>> Start Dataset extract

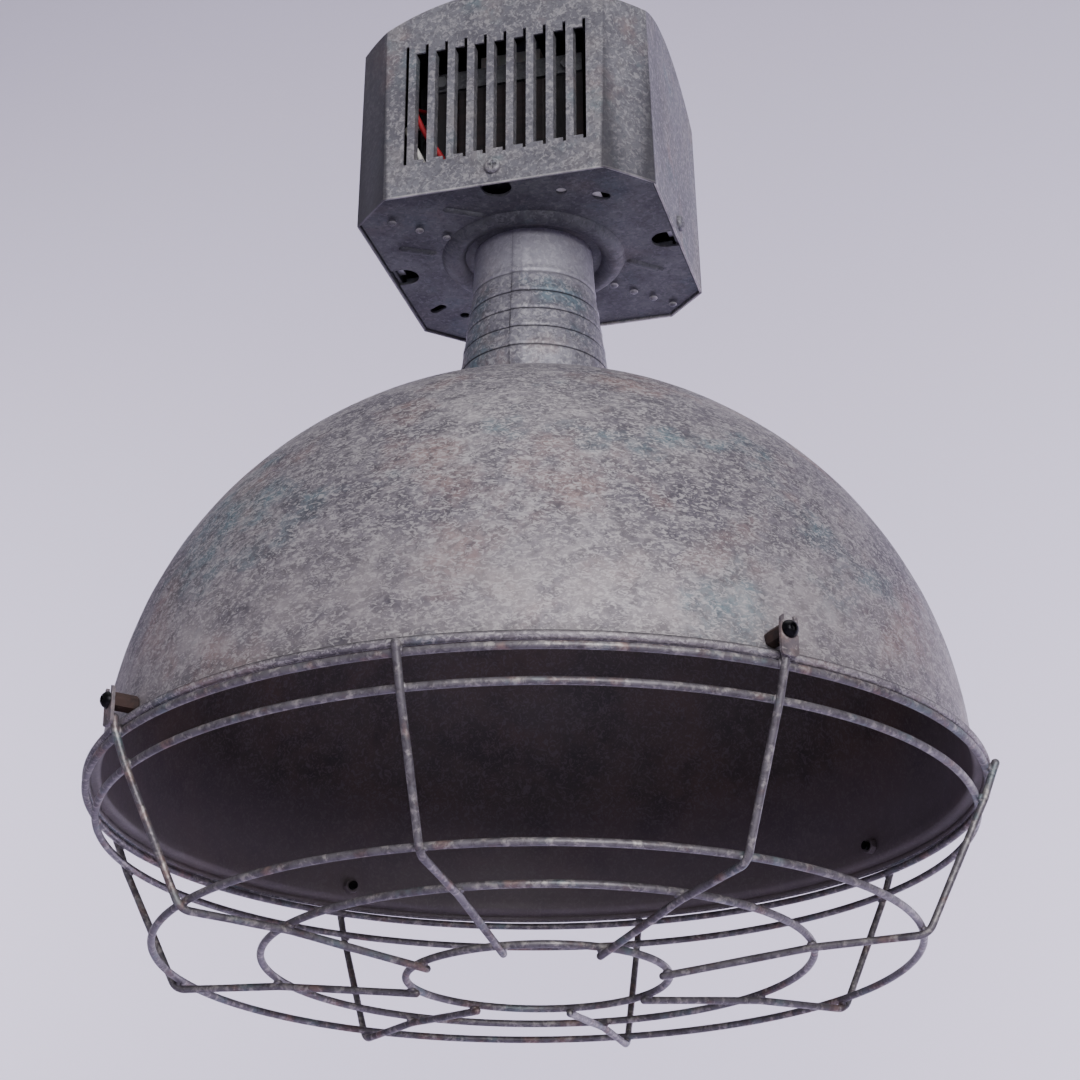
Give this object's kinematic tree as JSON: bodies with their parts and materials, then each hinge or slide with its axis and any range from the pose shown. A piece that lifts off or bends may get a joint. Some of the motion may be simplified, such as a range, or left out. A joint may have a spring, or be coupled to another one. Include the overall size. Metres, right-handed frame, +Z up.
{
  "type": "pendant lamp",
  "caption": "Industrial pendant lamp: domed metal shade with a wire guard, a ribbed neck and a louvred gear box, hung from an eye.",
  "frame": {"origin": "centre of the hanging hole in the eye plate", "axes": "+Z up along the lamp's axis; -Y is the louvred face of the gear box; the hanging hole runs along Y"},
  "size_m": [0.4898, 0.4898, 0.6461],
  "materials": {
    "aged_sheet": "matt mottled grey patina",
    "aged_wire": "matt grey patina, worn bright along the tops",
    "zinc_steel": "dull zinc plate",
    "black_steel": "black oxide",
    "rusty_steel": "rusted",
    "galvanised_steel": "galvanised",
    "gland_brass": "nickelled brass, worn",
    "seal_rubber": "soft black rubber",
    "laminated_iron": "varnished laminations",
    "coil_varnish": "dark varnished winding",
    "capacitor_can": "drawn can",
    "igniter_plastic": "moulded black",
    "terminal_nylon": "white nylon",
    "contact_brass": "bare brass",
    "red_insulation": "red sleeve",
    "white_insulation": "white sleeve",
    "porcelain": "unglazed white",
    "clear_glass": "clear",
    "quartz": "frosted arc tube",
    "nickel_wire": "bright wire"
  },
  "bodies": {
    "fixture": {"ballast_bolts": "zinc_steel", "ballast_clamps": "galvanised_steel", "ballast_coil": "coil_varnish", "ballast_core": "laminated_iron", "ballast_fixings": "zinc_steel", "ballast_spacers": "zinc_steel", "base_plate": "aged_sheet", "cable_gland": "gland_brass", "capacitor": "capacitor_can", "capacitor_clip": "galvanised_steel", "carrier_strap": "galvanised_steel", "cover_nuts": "zinc_steel", "cover_screws": "zinc_steel", "gear_cover": "aged_sheet", "gland_cap": "gland_brass", "gland_lock_nut": "gland_brass", "gland_seal": "seal_rubber", "guard_nuts": "rusty_steel", "guard_screws": "black_steel", "guard_spacers": "rusty_steel", "hanger_eye": "aged_sheet", "hanger_nuts": "zinc_steel", "hanger_stem": "zinc_steel", "hanger_washer": "zinc_steel", "igniter": "igniter_plastic", "lampholder_body": "porcelain", "lampholder_bracket": "galvanised_steel", "lampholder_contact": "contact_brass", "lampholder_screws": "zinc_steel", "lampholder_shell": "contact_brass", "neck_ring": "galvanised_steel", "neck_sleeve": "aged_sheet", "plate_rivets": "zinc_steel", "reflector_bolts": "zinc_steel", "reflector_dome": "aged_sheet", "stem_spacer": "zinc_steel", "terminal_block": "terminal_nylon", "terminal_screws": "contact_brass", "wire_red": "red_insulation", "wire_white": "white_insulation"},
    "lamp_button": {"lamp_contact": "contact_brass"},
    "lamp": {"lamp_glass": "clear_glass", "lamp_cap": "contact_brass", "arc_tube": "quartz", "arc_tube_frame": "nickel_wire"},
    "guard": {"guard_ring_top": "aged_wire", "guard_ring_upper": "aged_wire", "guard_ring_shoulder": "aged_wire", "guard_ring_middle": "aged_wire", "guard_ring_center": "aged_wire", "guard_rib_1": "aged_wire", "guard_rib_2": "aged_wire", "guard_rib_3": "aged_wire", "guard_rib_4": "aged_wire", "guard_rib_5": "aged_wire", "guard_rib_6": "aged_wire", "guard_rib_7": "aged_wire", "guard_rib_8": "aged_wire", "guard_tabs": "aged_wire"}
  },
  "joints": [
    {"name": "guard_drop", "type": "slide", "parent": "fixture", "child": "guard", "axis": [0, 0, -1], "range_m": [0, 0.13]},
    {"name": "lamp_feed", "type": "slide", "parent": "fixture", "child": "lamp_button", "axis": [0, 0, -1], "range_m": [0, 0.0192]},
    {"name": "lamp_turn", "type": "hinge", "parent": "lamp_button", "child": "lamp", "pos_m": [0, 0, -0.228], "axis": [0, 0, -1], "range_deg": [0, 1080]}
  ],
  "couplings": [
    {"joint": "lamp_feed", "follows": "lamp_turn", "m_per_rad": 0.0010106}
  ]
}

>> End Dataset extract

• _Aim_: Please output the entire listing exactly as it stands.

• _Correct answer_:
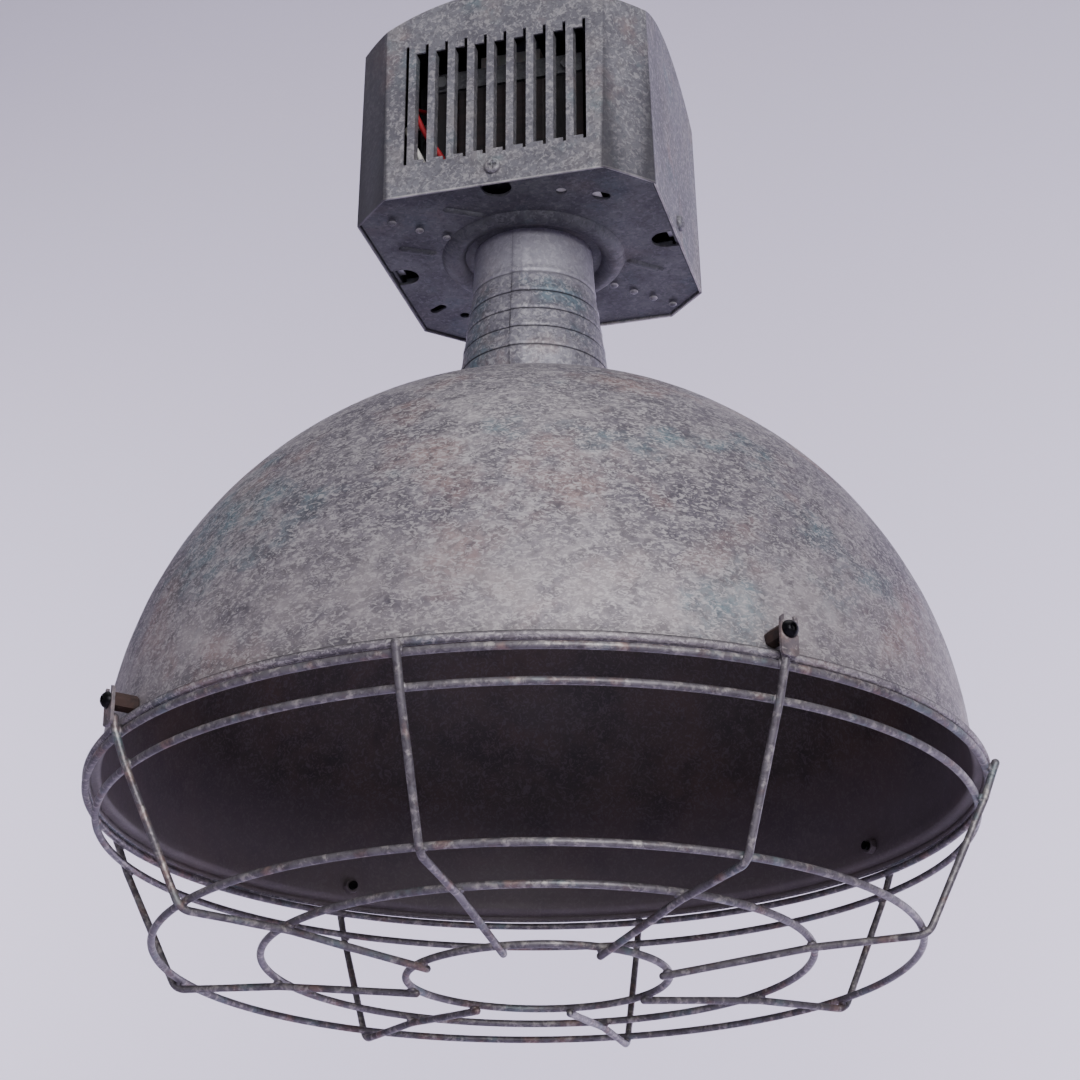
Give this object's kinematic tree as JSON: bodies with their parts and materials, then each hinge or slide with its axis and any range from the pose shown. A piece that lifts off or bends may get a joint. Some of the motion may be simplified, such as a range, or left out. A joint may have a spring, or be coupled to another one. Include the overall size. Metres, right-handed frame, +Z up.
{
  "type": "pendant lamp",
  "caption": "Industrial pendant lamp: domed metal shade with a wire guard, a ribbed neck and a louvred gear box, hung from an eye.",
  "frame": {"origin": "centre of the hanging hole in the eye plate", "axes": "+Z up along the lamp's axis; -Y is the louvred face of the gear box; the hanging hole runs along Y"},
  "size_m": [0.4898, 0.4898, 0.6461],
  "materials": {
    "aged_sheet": "matt mottled grey patina",
    "aged_wire": "matt grey patina, worn bright along the tops",
    "zinc_steel": "dull zinc plate",
    "black_steel": "black oxide",
    "rusty_steel": "rusted",
    "galvanised_steel": "galvanised",
    "gland_brass": "nickelled brass, worn",
    "seal_rubber": "soft black rubber",
    "laminated_iron": "varnished laminations",
    "coil_varnish": "dark varnished winding",
    "capacitor_can": "drawn can",
    "igniter_plastic": "moulded black",
    "terminal_nylon": "white nylon",
    "contact_brass": "bare brass",
    "red_insulation": "red sleeve",
    "white_insulation": "white sleeve",
    "porcelain": "unglazed white",
    "clear_glass": "clear",
    "quartz": "frosted arc tube",
    "nickel_wire": "bright wire"
  },
  "bodies": {
    "fixture": {"ballast_bolts": "zinc_steel", "ballast_clamps": "galvanised_steel", "ballast_coil": "coil_varnish", "ballast_core": "laminated_iron", "ballast_fixings": "zinc_steel", "ballast_spacers": "zinc_steel", "base_plate": "aged_sheet", "cable_gland": "gland_brass", "capacitor": "capacitor_can", "capacitor_clip": "galvanised_steel", "carrier_strap": "galvanised_steel", "cover_nuts": "zinc_steel", "cover_screws": "zinc_steel", "gear_cover": "aged_sheet", "gland_cap": "gland_brass", "gland_lock_nut": "gland_brass", "gland_seal": "seal_rubber", "guard_nuts": "rusty_steel", "guard_screws": "black_steel", "guard_spacers": "rusty_steel", "hanger_eye": "aged_sheet", "hanger_nuts": "zinc_steel", "hanger_stem": "zinc_steel", "hanger_washer": "zinc_steel", "igniter": "igniter_plastic", "lampholder_body": "porcelain", "lampholder_bracket": "galvanised_steel", "lampholder_contact": "contact_brass", "lampholder_screws": "zinc_steel", "lampholder_shell": "contact_brass", "neck_ring": "galvanised_steel", "neck_sleeve": "aged_sheet", "plate_rivets": "zinc_steel", "reflector_bolts": "zinc_steel", "reflector_dome": "aged_sheet", "stem_spacer": "zinc_steel", "terminal_block": "terminal_nylon", "terminal_screws": "contact_brass", "wire_red": "red_insulation", "wire_white": "white_insulation"},
    "lamp_button": {"lamp_contact": "contact_brass"},
    "lamp": {"lamp_glass": "clear_glass", "lamp_cap": "contact_brass", "arc_tube": "quartz", "arc_tube_frame": "nickel_wire"},
    "guard": {"guard_ring_top": "aged_wire", "guard_ring_upper": "aged_wire", "guard_ring_shoulder": "aged_wire", "guard_ring_middle": "aged_wire", "guard_ring_center": "aged_wire", "guard_rib_1": "aged_wire", "guard_rib_2": "aged_wire", "guard_rib_3": "aged_wire", "guard_rib_4": "aged_wire", "guard_rib_5": "aged_wire", "guard_rib_6": "aged_wire", "guard_rib_7": "aged_wire", "guard_rib_8": "aged_wire", "guard_tabs": "aged_wire"}
  },
  "joints": [
    {"name": "guard_drop", "type": "slide", "parent": "fixture", "child": "guard", "axis": [0, 0, -1], "range_m": [0, 0.13]},
    {"name": "lamp_feed", "type": "slide", "parent": "fixture", "child": "lamp_button", "axis": [0, 0, -1], "range_m": [0, 0.0192]},
    {"name": "lamp_turn", "type": "hinge", "parent": "lamp_button", "child": "lamp", "pos_m": [0, 0, -0.228], "axis": [0, 0, -1], "range_deg": [0, 1080]}
  ],
  "couplings": [
    {"joint": "lamp_feed", "follows": "lamp_turn", "m_per_rad": 0.0010106}
  ]
}